The increase in alcohol and drug abuse, especially of the stronger types of cannabis now available, must certainly have an impact on mental well-being. A variety of other factors also play their part. Hormonal changes are generally thought to have a small impact, though they can be significant for a minority, and research continues into the effect of adolescent brain development on mental health. Deteriorating diet may have a direct biological impact. In one study, young offenders who were given multivitamins and fatty acids over a two-week period showed a 34 per cent drop in antisocial behaviour.

Parenting clearly makes a major contribution to children's psychological well-being, particularly the quality of care received in the earliest years of life. There is also
ample evidence that increased consumer choice and affluence has been accompanied by a general decrease in levels of satisfaction.

Like all young people, Laura and her friends are bombarded with messages about celebrity and wealth. She says that ‘loads of teenagers don't really know who to try and be'. The tyranny of absolute choice can make the universal struggle for identity feel like a personal failure. And the people who teenagers best know how to emulate are those they watch on MTV, guiding them round their luscious mansions. When expectations reach this level of extravagance, the ordinary disillusionments of growing up become infinitely harder to bear.

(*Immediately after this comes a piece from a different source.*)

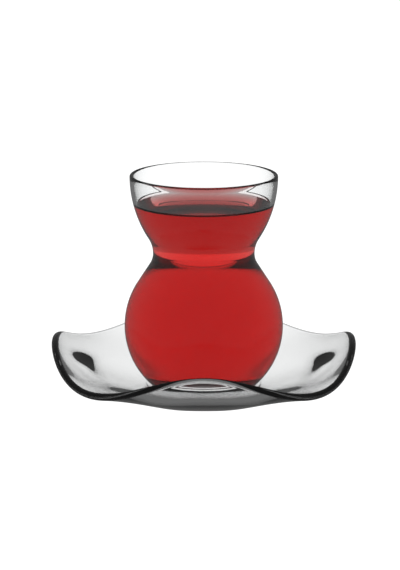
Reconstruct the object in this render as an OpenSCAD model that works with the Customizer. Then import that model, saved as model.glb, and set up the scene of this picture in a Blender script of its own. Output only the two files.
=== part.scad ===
// Turkish tea glass: a waisted, ball-bottomed glass of tea standing in the well
// of a clear glass saucer whose rim rises in four soft lobes.
// The origin is the middle of the saucer's flat underside, with +Z up.

/* [Glass] */
// Height of the glass from its foot to its rim
glass_h = 79; // [72:0.5:96]
// Wall thickness of the glass
wall = 1.4; // [0.8:0.1:2.4]
// Thickness of the solid base
base_t = 4; // [2:0.1:7]
// Outer radius of the ball
ball_r = 29.4; // [26:0.1:35]
// Height of the ball's middle above the foot
ball_z = 22.1; // [19:0.1:26]
// Radius of the rounded edge round the foot
heel_r = 2.6; // [1:0.1:6]
// Radius of the rounded corner at the bottom of the inside
inner_heel_r = 9; // [2:0.5:12]
// Outer radius of the waist
waist_r = 18.7; // [15:0.1:22]
// Tilt of the straight shoulder above the ball, from upright, in degrees
shoulder_tilt = 33; // [28:1:40]
// Radius of the hollow curve from the shoulder into the waist
lower_waist_r = 8; // [5:0.1:12]
// Radius of the hollow curve from the waist into the bowl
upper_waist_r = 11; // [5:0.1:18]
// Radius of the long curve of the bowl, from the waist to the rim
bowl_r = 42.5; // [32:0.5:90]
// Outer radius at the rim
rim_r = 27.1; // [24:0.1:31]

/* [Tea] */
// Free height between the tea and the rim
headroom = 10.8; // [4:0.1:20]
// How far the tea climbs the wall at its edge
meniscus_rise = 0.8; // [0:0.1:1.5]
// Width of the strip over which it climbs
meniscus_run = 2; // [1:0.1:4]

/* [Saucer] */
// How far the rim's middle line stands out beyond the glass's ball
saucer_reach = 26.7; // [18:0.1:36]
// How far the rim pulls in at each lobe, and spreads at each dip
rim_pull = 1; // [0:0.1:4]
// Mean height of the rim's middle line above the saucer's foot
rim_z = 16.1; // [14:0.1:22]
// How far each lobe rises above that height, and each dip falls below it
wave = 4.6; // [1:0.1:6]
// Number of lobes round the rim
lobes = 4; // [3:1:6]
// Thickness of the rising wall
saucer_wall = 2.7; // [2:0.1:4]
// Thickness of the rounded rim
saucer_rim_t = 2.7; // [2:0.1:5]
// Thickness of the flat well floor
floor_t = 4; // [3:0.1:6]
// Flat margin of the well floor round the glass's foot
well_margin = 3; // [1:0.1:6]
// Steepness of the wall at the top of a lobe, in degrees
lobe_slope = 78; // [50:1:84]
// Steepness of the wall at the edge of a dip, in degrees
dip_slope = 10; // [0:1:30]

/* [Hidden] */
$fn = 96;

// Steps along one arc of an outline, and on the long arc of the ball
arc_steps = 8;
ball_steps = 24;
// Steps of the saucer: round one lobe, along its wall, and over its rim
lobe_steps = 18;
wall_steps = 14;
rim_steps = 6;
// How far the wall runs on level before it turns up
wall_run = 3;
// Length over which it settles into its slope at the rim
rim_settle = 13;

// The glass stands on the well floor
foot_z = floor_t;
top_z = foot_z + glass_h;
tea_z = top_z - headroom;
ball_c = [0, foot_z + ball_z];
saucer_r = ball_r + saucer_reach;

// A straight shoulder touches the ball and the lower waist curve, and both waist
// curves touch the waist at the same height
both_r = ball_r + lower_waist_r;
waist_z = ball_c.y + both_r * sin(shoulder_tilt)
    + (both_r * cos(shoulder_tilt) - waist_r - lower_waist_r) / tan(shoulder_tilt);
lower_c = [waist_r + lower_waist_r, waist_z];
upper_c = [waist_r + upper_waist_r, waist_z];

// The bowl's curve touches the upper waist curve and ends at the rim
rim_c = [rim_r - wall / 2, top_z - wall / 2];
bowl_c = circles_meet(upper_c, upper_waist_r + bowl_r, rim_c, bowl_r - wall / 2);
bowl_a0 = direction(bowl_c, upper_c);
bowl_a1 = direction(bowl_c, rim_c);

// Flat radius of the glass's foot, and of the well floor that it stands on
foot_r = heel_centre(0, foot_z, heel_r).x;
well_r = foot_r + well_margin;

// Direction from one point to another, in degrees
function direction(from, to) = atan2(to.y - from.y, to.x - from.x);

// The crossing of two circles that lies to the left on the way from p to q
function circles_meet(p, p_r, q, q_r) =
    let (d = norm(q - p), along = (p_r * p_r - q_r * q_r + d * d) / (2 * d),
         ahead = (q - p) / d)
    p + along * ahead + sqrt(p_r * p_r - along * along) * [-ahead.y, ahead.x];

// Points along an arc, without its first one
function arc(centre, r, a0, a1, steps = arc_steps) =
    [for (i = [1:steps])
        let (a = a0 + (a1 - a0) * i / steps)
        centre + r * [cos(a), sin(a)]];

// Centre of the rounded corner between a floor and the ball's wall at some depth
function heel_centre(depth, floor_z, r) =
    let (rise = ball_c.y - floor_z - r)
    [sqrt(pow(ball_r - depth - r, 2) - rise * rise), floor_z + r];

// Half outline of the glass at some depth inside its outer face, from axis to rim
function half_outline(depth, floor_z, corner_r) =
    let (heel = heel_centre(depth, floor_z, corner_r),
         heel_a = direction(ball_c, heel))
    concat(
        [[0, floor_z], [heel.x, floor_z]],
        arc(heel, corner_r, -90, heel_a),
        arc(ball_c, ball_r - depth, heel_a, shoulder_tilt, ball_steps),
        [lower_c + (lower_waist_r + depth)
            * [cos(180 + shoulder_tilt), sin(180 + shoulder_tilt)]],
        arc(lower_c, lower_waist_r + depth, 180 + shoulder_tilt, 180),
        arc(upper_c, upper_waist_r + depth, 180, 180 + bowl_a0),
        arc(bowl_c, bowl_r - depth, bowl_a0, bowl_a1));

outside = half_outline(0, foot_z, heel_r);
inside = half_outline(wall, foot_z + base_t, inner_heel_r);

// Inner radius of the glass at a height
function inner_r(z) = lookup(z, [for (p = inside) if (p.x > 0) [p.y, p.x]]);

function reversed(points) = [for (i = [len(points) - 1:-1:0]) points[i]];

// Part of the way from a to b
function blend(a, b, part) = a + (b - a) * part;

// 1 at the top of a lobe, 0 at the bottom of a dip
function lobe_share(a) = (1 + cos(lobes * a)) / 2;

// Middle of the saucer's rim in the half plane at an angle
function rim_point(a) =
    [saucer_r - rim_pull * cos(lobes * a), rim_z + wave * cos(lobes * a)];

// The four control points of the wall's middle line at an angle
function wall_control(a) =
    let (slope = blend(dip_slope, lobe_slope, lobe_share(a)), rim = rim_point(a))
    [[well_r, floor_t / 2],
     [well_r + wall_run, floor_t / 2],
     rim - rim_settle * [cos(slope), sin(slope)],
     rim];

function bezier(c, t) =
    pow(1 - t, 3) * c[0] + 3 * pow(1 - t, 2) * t * c[1]
    + 3 * (1 - t) * t * t * c[2] + pow(t, 3) * c[3];

function bezier_direction(c, t) =
    direction([0, 0], pow(1 - t, 2) * (c[1] - c[0])
        + 2 * (1 - t) * t * (c[2] - c[1]) + t * t * (c[3] - c[2]));

// Thickness of the saucer, from the well floor at 0 to the rim at 1
function thickness(t) =
    saucer_wall + (floor_t - saucer_wall) * pow(1 - t, 3)
    + (saucer_rim_t - saucer_wall) * pow(t, 3);

// A point of the wall's upper face (side 1) or underside (side -1)
function wall_face(c, t, side) =
    let (a = bezier_direction(c, t) + 90)
    bezier(c, t) + side * thickness(t) / 2 * [cos(a), sin(a)];

// Section of the saucer at an angle: up the face, over the rim, down the underside
function saucer_section(a) =
    let (c = wall_control(a), slope = bezier_direction(c, 1))
    concat(
        [for (i = [0:wall_steps]) wall_face(c, i / wall_steps, 1)],
        arc(c[3], saucer_rim_t / 2, slope + 90, slope - 90, rim_steps),
        [for (i = [wall_steps - 1:-1:0]) wall_face(c, i / wall_steps, -1)]);

module saucer() {
    turns = lobes * lobe_steps;
    sections = [for (i = [0:turns - 1]) saucer_section(360 * i / turns)];
    row = len(sections[0]);
    points = [for (i = [0:turns - 1], p = sections[i])
        [p.x * cos(360 * i / turns), p.x * sin(360 * i / turns), p.y]];
    walls = [for (i = [0:turns - 1], j = [0:row - 2])
        let (next = (i + 1) % turns)
        [i * row + j, next * row + j, next * row + j + 1, i * row + j + 1]];
    well = [for (i = [turns - 1:-1:0]) i * row];
    foot = [for (i = [0:turns - 1]) i * row + row - 1];
    color("whitesmoke") polyhedron(points, concat(walls, [well, foot]));
}

module glass() {
    lip = arc(rim_c, wall / 2, bowl_a1, bowl_a1 + 180);
    color("lightcyan") rotate_extrude()
        polygon(concat(outside, lip, reversed(inside)));
}

// The tea fills the glass, wall to wall, and climbs it a little at its edge
module tea() {
    edge_z = tea_z + meniscus_rise;
    edge_r = inner_r(edge_z);
    below = [for (p = inside) if (p.y < edge_z) p];
    surface = [for (i = [0:arc_steps])
        [edge_r - meniscus_run * i / arc_steps,
         tea_z + meniscus_rise * pow(1 - i / arc_steps, 2)]];
    color("firebrick") rotate_extrude()
        polygon(concat(below, surface, [[0, tea_z]]));
}

saucer();
glass();
tea();
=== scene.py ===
"""Turkish tea glass: red tea in a waisted, ball-bottomed glass on a lobed glass saucer.

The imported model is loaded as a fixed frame. Each of its three solids is replaced by a
finely made piece of the same size: the saucer by Geometry Nodes, the glass and the tea
by turning an outline of joined arcs round the axis.
"""

import math

import bmesh
import bpy
from bpy.props import FloatProperty, IntProperty, PointerProperty, StringProperty
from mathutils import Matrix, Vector


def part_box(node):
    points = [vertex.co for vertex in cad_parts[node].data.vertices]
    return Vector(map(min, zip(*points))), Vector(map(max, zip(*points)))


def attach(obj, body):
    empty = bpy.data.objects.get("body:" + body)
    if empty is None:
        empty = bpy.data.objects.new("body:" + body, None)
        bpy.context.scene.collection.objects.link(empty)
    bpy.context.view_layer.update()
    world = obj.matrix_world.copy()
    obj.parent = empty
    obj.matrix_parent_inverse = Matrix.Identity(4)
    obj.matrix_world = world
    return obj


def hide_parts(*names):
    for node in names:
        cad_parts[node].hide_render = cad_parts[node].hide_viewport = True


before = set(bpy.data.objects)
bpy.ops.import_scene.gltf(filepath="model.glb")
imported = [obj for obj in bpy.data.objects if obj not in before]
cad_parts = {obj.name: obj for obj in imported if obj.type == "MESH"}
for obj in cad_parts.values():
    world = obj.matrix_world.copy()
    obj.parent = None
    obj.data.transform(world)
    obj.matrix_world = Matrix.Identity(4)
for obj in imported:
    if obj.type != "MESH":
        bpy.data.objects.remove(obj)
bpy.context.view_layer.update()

bl_info = {
    "name": "Tea Glass and Saucer",
    "version": (1, 0, 0),
    "blender": (4, 5, 0),
    "location": "3D View > Sidebar > Tea Glass",
    "description": "Makes a waisted glass of tea on a lobed glass saucer, with its stage",
    "category": "Add Mesh",
}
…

Gender is another factor. As a middle-class female, Laura may be particularly vulnerable to psychological distress. In a study of fifteen-year-olds over a twelve-year period, published in 2003, the Medical Research Council found that girls with professional parents were more stressed, particularly in relation to their academic achievement, than those from the lower social classes and boys. It suggested that these girls were doubly disadvantaged by a combination of newer educational concerns and more traditional worries about personal identity, in particular body image.